No doubt, Hezekiah, king of Judah, had a mess on his hands. Only years before he had begun to reign, Assyria had defeated Israel and taken the people captive. Now Judah faced the same fate. As the Chronicler looked back, the reason was clear: Ahaz, king of Judah, did not do what was right in the sight of the Lord, to put it mildly! At the beginning of his reign, he cast images of Baals and made offerings in the valley where child sacrifice was practiced; he made his sons pass through fire according to the abominable practices of the nations—meaning the Gentiles; he sacrificed and made offerings on the high places on the hills and, says the Chronicler, “under every green tree.” At the end of his reign, he worshipped the gods of the kings that conquered him, then gathered the utensils of the house of God and cut them in pieces. He shut up the doors of the temple and instead made himself alters in every corner of Jerusalem. At long last, he died and his son succeeded him.

Hezekiah’s problem was not an accumulation of dust and dirt, but was the residue of idolatry. His first order of business was to open the doors of the temple and repair them. As we know, that is more easily said than paid for! Then Hezekiah summoned the Levites and the priests to carry out the filth. No doubt, there were statues of gods and discarded remains from previous sacrifices, alters erected and ritual paraphernalia laying about…all this as well as items that had been consecrated for the worship of Yahweh now completely desecrated and useless. The only thing to do was to begin from scratch: haul out the idols and then make every inch of the temple ritually clean for the worship of the Lord.

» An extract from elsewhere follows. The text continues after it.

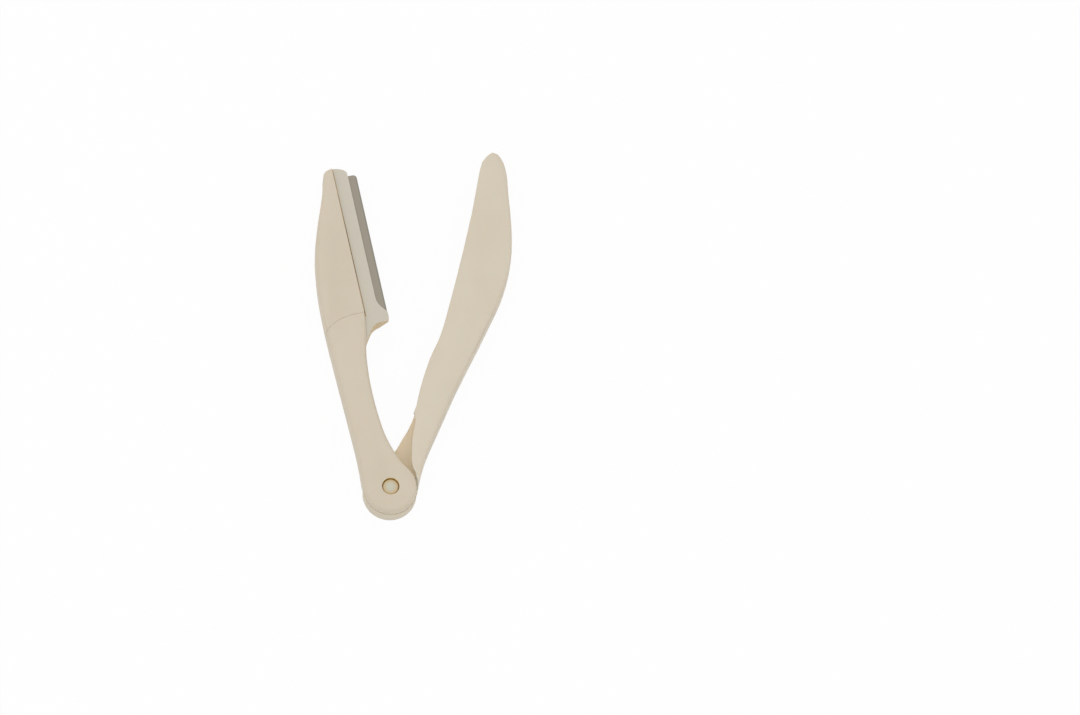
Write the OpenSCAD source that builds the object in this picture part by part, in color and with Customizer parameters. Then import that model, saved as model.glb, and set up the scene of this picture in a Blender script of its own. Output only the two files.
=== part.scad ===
// Folding eyebrow razor: a handle with a blade head, and a channel-shaped cover, on one hinge pin.
// Both arms are drawn folded, along +Y, and then turned apart about the hinge axis.

/* [Arms] */
// Distance from the hinge axis to the tip of the head
arm_l = 82.3; // [70:0.1:100]
// How far the cover reaches past the head's tip
tip_reach = 7.1; // [3:0.1:9]
// Thickness of the folded razor
body_t = 7; // [6.4:0.1:8.4]
// Angle between the arms as they lie
open_angle = 25; // [0:1:150]
// Radius that rounds the long edges of the handle
rim_r = 0.9; // [0.4:0.1:1.2]

/* [Hinge] */
// Diameter of the handle's hinge disc
disc_d = 12.8; // [11:0.1:14]
// Thickness of the handle's hinge disc, which lies on the cover's boss
disc_t = 2.5; // [2:0.1:2.8]
// How far the cover's round boss stands out beyond the disc
boss_out = 0.1; // [0:0.05:0.3]
// Gap between the cover's walls and the parts that slide between them
slide_gap = 0.1; // [0.05:0.05:0.2]
// Diameter of the pin's shank
pin_d = 3; // [2.4:0.1:3.4]
// Diameter of the pin's head
pin_head_d = 3.8; // [3.7:0.1:4.4]
// Height of the pin's head
pin_head_t = 0.8; // [0.6:0.1:1]
// Height of the shallow dome on the pin's head
pin_dome = 0.15; // [0.05:0.05:0.3]
// Depth of the pin's head below the disc's face
pin_sink = 0.45; // [0.3:0.05:0.7]
// Diameter of the pin's foot, under the boss
pin_foot_d = 4.4; // [4:0.1:5]
// Height of the pin's foot
pin_foot_t = 0.5; // [0.3:0.05:0.8]
// Depth of the pin's foot inside the cover's underside
foot_sink = 0.15; // [0.1:0.05:0.2]
// Radial running gap of the pin in the handle
run_gap = 0.05; // [0.03:0.01:0.08]
// Radial gap round the pin's head
head_gap = 0.2; // [0.15:0.05:0.3]

/* [Head] */
// Width of the head from its back edge to the long seam
head_w = 10; // [9:0.1:12]
// Distance of the long seam from the hinge axis
seam_off = 3.1; // [2.8:0.1:3.6]
// Width of the blade holder's strip beyond the seam
strip_w = 3.5; // [3:0.1:4]
// Drop from the head's face to the strip's face
step_h = 1.05; // [0.9:0.05:1.2]
// Distance from the hinge axis to the heel's lower edge
heel_y = 41.6; // [40:0.1:43]
// Width of the tongue that the head holds, left of the seam
tongue_w = 4; // [3.8:0.1:5]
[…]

Finally all was ready. The king assembled the important people and into the cleansed house of the Lord they marched, along with seven bulls, seven rams, seven lambs and seven male goats for the sin offering. Soon blood was flying across the altar of the Lord. In a sense, the cleaning up operation had now begun in earnest. With the proper blood spilt, the priests were acting to make atonement—to make things right again, to clean up the people’s relationship with God. Finally, the Levites struck up the music so that everyone could make a joyful noise while the final burnt offerings were sacrificed. Apparently God was pleased, for the Chronicler tells us repeatedly how good and right and faithful Hezekiah was in the sight of the Lord. He had them doing it by the book once again!

Presumably, when Jesus comes on the scene, what Hezekiah had restored so faithfully, the worship of God that had been ordered just right, was still in full swing. The people were selling cattle and sheep and doves in order to sacrifice them as offerings to God. The money-changers were simply there to exchange the currency of foreigners into money that could be used for the ministry and mission of the temple. And whereas the synoptic gospels place this story at the end, as though this were the reason for his death, John intend to tells us from the beginning that the dwelling place of God was no longer a temple made with human hands where people played at religion, but was somehow in the flesh of him who has come to dwell with us.

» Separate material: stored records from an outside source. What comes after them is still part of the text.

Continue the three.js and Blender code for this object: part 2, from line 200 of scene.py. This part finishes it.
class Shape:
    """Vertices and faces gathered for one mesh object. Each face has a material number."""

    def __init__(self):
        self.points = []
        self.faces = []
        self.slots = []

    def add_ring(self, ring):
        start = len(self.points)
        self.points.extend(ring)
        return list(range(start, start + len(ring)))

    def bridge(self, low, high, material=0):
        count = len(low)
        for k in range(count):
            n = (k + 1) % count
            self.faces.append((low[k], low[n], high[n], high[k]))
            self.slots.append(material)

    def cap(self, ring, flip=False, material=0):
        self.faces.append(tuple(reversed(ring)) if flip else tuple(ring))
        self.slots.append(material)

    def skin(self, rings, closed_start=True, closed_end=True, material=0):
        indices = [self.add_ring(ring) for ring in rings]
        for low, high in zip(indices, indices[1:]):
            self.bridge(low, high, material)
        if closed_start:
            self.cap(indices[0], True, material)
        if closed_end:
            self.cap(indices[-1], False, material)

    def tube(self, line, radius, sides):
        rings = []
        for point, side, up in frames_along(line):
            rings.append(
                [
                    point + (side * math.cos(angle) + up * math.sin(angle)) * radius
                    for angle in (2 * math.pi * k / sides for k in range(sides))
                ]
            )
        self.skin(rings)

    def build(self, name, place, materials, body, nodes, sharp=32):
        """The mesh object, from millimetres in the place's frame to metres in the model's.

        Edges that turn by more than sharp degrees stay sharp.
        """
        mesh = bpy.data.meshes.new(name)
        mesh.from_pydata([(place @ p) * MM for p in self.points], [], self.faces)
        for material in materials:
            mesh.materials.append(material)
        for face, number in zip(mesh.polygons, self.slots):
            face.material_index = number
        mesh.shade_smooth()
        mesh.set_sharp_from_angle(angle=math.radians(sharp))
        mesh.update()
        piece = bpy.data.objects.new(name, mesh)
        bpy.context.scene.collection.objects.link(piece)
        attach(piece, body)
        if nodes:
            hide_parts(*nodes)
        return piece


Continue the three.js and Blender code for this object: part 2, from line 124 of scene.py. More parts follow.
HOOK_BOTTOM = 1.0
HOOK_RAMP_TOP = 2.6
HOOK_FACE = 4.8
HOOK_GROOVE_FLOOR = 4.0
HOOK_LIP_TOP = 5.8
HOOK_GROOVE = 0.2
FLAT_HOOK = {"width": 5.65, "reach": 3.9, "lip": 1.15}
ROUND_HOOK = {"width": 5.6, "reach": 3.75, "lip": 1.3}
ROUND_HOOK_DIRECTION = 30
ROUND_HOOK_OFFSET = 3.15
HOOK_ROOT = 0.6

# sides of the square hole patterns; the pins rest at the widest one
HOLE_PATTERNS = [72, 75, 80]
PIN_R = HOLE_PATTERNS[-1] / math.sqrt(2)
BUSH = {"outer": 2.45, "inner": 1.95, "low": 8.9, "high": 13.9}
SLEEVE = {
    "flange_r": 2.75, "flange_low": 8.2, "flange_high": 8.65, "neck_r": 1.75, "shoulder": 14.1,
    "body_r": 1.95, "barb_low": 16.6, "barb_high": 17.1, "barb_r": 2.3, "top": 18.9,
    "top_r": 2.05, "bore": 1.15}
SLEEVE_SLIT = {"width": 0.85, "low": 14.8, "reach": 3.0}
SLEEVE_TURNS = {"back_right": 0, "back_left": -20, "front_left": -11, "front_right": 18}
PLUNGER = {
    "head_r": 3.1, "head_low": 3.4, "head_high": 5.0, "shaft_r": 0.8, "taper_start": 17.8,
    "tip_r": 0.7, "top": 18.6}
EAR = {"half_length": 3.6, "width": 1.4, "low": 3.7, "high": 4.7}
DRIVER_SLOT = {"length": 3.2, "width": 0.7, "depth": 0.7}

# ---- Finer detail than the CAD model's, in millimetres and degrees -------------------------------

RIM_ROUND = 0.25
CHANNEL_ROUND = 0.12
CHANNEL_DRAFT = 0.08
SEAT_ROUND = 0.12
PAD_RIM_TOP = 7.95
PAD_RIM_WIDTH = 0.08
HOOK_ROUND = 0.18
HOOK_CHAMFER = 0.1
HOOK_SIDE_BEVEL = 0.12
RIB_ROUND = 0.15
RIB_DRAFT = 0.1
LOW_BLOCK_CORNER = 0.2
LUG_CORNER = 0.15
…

“Take them out of here,” says Jesus of the very things Hezekiah had carried in. Suddenly, the crowd knows the hesitant creeping up on them of grace, sees the beginning of the end of the sanctuary of temple worship, sees the desecration of the Holy, the abandonment of the dwelling place of God on earth, and so fears the invasion of their sacred institution by one in whom the fullness of God was pleased to dwell.

There are two distinct ways to understand religion, noted one preacher and Reformed exegete, not now in relation to our Old Testament lesson, but turning us toward the New: two ways, he says, in which religion has shaped the common life. “One is priestly; the other [as Brigid so thoughtfully proclaimed last Sunday] is prophetic. Both appeal to transcendent faith and moral values, but each has a very different orientation. In the priestly variety, religion is used in a way to comfort people, to assure them of their institutions, to assert the righteousness of the national purpose and destiny…This,” he says in sum, “is the religion of prayer breakfasts.” This is what had become of the religion of Hezekiah. What once was a bowing before the living God with fear and trembling, with the loud clashing of cymbals and the blowing of trumpets in praise, had now become the norm, standard practice, thoughtless routine and worship of a way of life rather than of the Living God.

When religion is at its height [as was the case in this country in the 50’s] or when, in the depths, the foundations begin to shake, the priestly understanding comes to the fore to circle the wagons with appeals to transcendent faith and moral values.

“Over against this kind of religious attitude,” our exegete continues, “stands the prophetic version. The prophetic religious tradition, in which Jesus’ cleansing of the temple [can be placed], invokes values, ideals and faith that stand above the behavior and practice of any one group or nation. This is the religious tradition that calls into question all human institutions and tests them against God’s demand for justice and righteousness.”

In response to Jesus’ command, of course, the priestly types shout for a proof text: “What sign can you show us for doing this?” Jesus simply gives them himself. John places this at the beginning because he already knows the end, knows that no signs or reasons or even the reality of God’s Word made flesh will be able to counter the brawn of religion authority under the threat of God’s grace.

“The old woman stood at the top of the steps looking about in bewilderment…. Suddenly…she looked down the long gray highway and saw something interesting and delightful coming. She started to grin, toothlessly with short giggles of joy, jumping about and slapping her hands on her knees. Soon it became apparent why she was so happy. For coming down the highway at a firm though leisurely pace was Jesus…. She would have known him, recognized him anywhere…. All he said when he got up close to her was ‘Follow me,’ and she bounded down to his side….They walked on, looking straight over the treetops into the sky, and the smiles that played over her dry wind-cracked face were like the first clean ripples across a stagnant pond.” Thanks be to God.